I have read tweets (me as a recent tweeter) on the debates. The general logic in these tweets should make any educator shudder--as might the discourse level of the conversation in the debates.
Let me address one issue: the class-based ontology of Trump. He was born into the upper-class. Stratification (class) research documents (Bourdieu) social-class characteristics. These aren't determined; but they are general, established by wide-ranging surveys and interviews. Upper-class people/children are taught that what they say is true, is true. They expect the lower--classes to accept the claims, they, the members of the upper class make. There is a religious link to this claim that I won't go into (who is closest to God).
Trump is displaying his class. If he says something is true, it's true. Because he has been born into wealth, he has been conditioned to believe in his infallibility. And he expects everyone to fall in line with his claims. If they don't, he goes into some kind of kingly rage.

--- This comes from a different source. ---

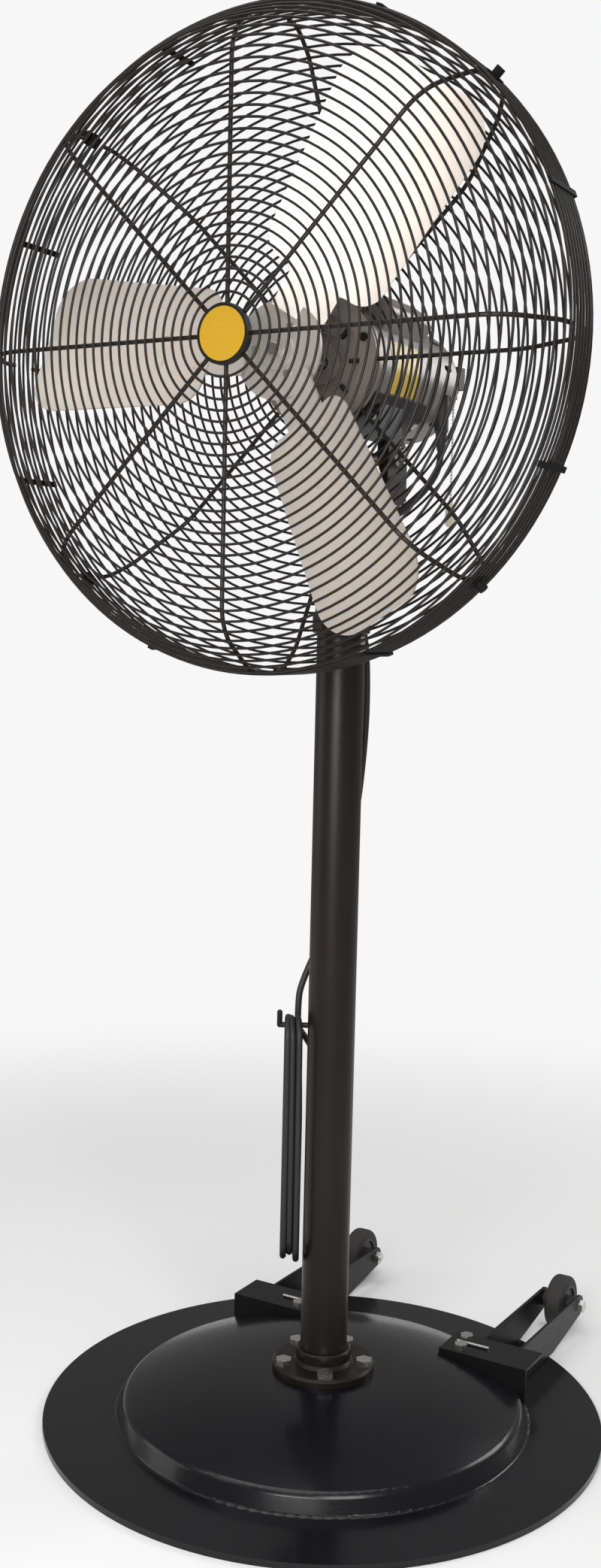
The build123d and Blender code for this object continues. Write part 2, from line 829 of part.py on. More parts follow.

The political conversation--well, really, I can't fathom it. I try, but I can't. It has something to do with anger, race, class warfare, divide and conquer. As a working-class academic, I do not respond well to Trump's upper-class ethos. I also have my problems with Clinton--she should have known better than to vote for that Iraq war amendment. But I have made my mistakes, too.
I am disheartened by the mudslinging tenor of this presidential campaign conversation. But I think at the end, voters should consider the tenor and temperament of their president. I don't want a president who can't imagine he or she on occasion has been wrong.